Procedure for electing an independent director (independent non-executive director) in a joint-stock company

Authors

  • Tetiana Blazhenko

DOI:

https://doi.org/10.15330/apiclu.67.2.1-2.9

Keywords:

corporation, supervisory board, board of directors, company, joint-stock company, business organization, corporate governance

Abstract

The procedure for electing an independent director (independent non-executive director) of the supervisory board (board of directors) in a joint-stock company is analyzed in the article.
It is stated that the nomination of candidates by shareholders for the position of an independent member of the supervisory board contradicts the inherent characteristic of this official, namely his impartiality and negatively affects his objective decision-making in corporate governance. On the other hand, attributing to the competence of the supervisory board the authority not only to nominate, but also to elect members of the supervisory board cannot be considered the optimal solution for the procedure for electing members of the supervisory board. The concentration in the supervisory board of all powers to elect and dismiss independent members carries the risk of shareholders losing control over this management body. This is perhaps the main problem of corporate governance in countries with the Anglo-American legal system.
It is noted that the optimal solution between the two extreme points of view expressed above is to maintain a balance between the influence of the supervisory board and the general meeting of shareholders: namely, the nomination of candidates by the supervisory board and their election by the general meeting.
The article argues for establishing a balanced procedure for election with the participation of both shareholders (through the general meeting) and the supervisory board in an imperative manner, without the possibility of departing from these provisions by adopting acts of local lawmaking.
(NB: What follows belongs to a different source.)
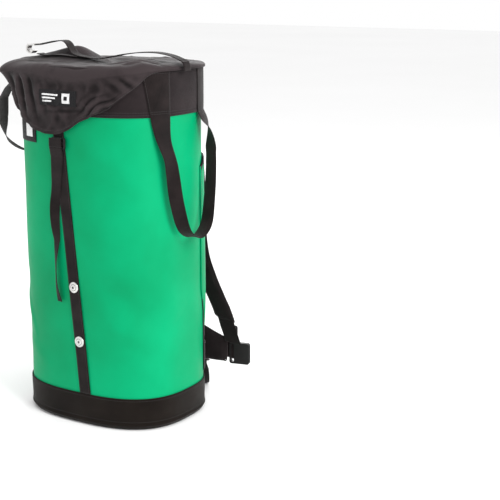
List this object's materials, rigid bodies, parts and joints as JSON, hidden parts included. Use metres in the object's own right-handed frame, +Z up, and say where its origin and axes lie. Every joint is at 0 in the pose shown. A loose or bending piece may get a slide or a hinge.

For this purpose, it is proposed to change the dispositive nature of paragraph five of part 1 of Article 77 of the Law to an imperative one by excluding the words “if this is provided for by the internal documents of the company”. And in part one of Article 72 of the Law, directly establish the procedure for electing members of the supervisory board upon the proposal of the supervisory board’s nomination committee.
It is argued that the implementation of a balanced approach to the procedure for election to the position will contribute to increasing the independence of the supervisory board (board of directors) and minimizing the influence on the control body from the shareholders and the executive body, as well as a higher level of ensuring the protection of the rights and interests of all groups of stakeholders of the company.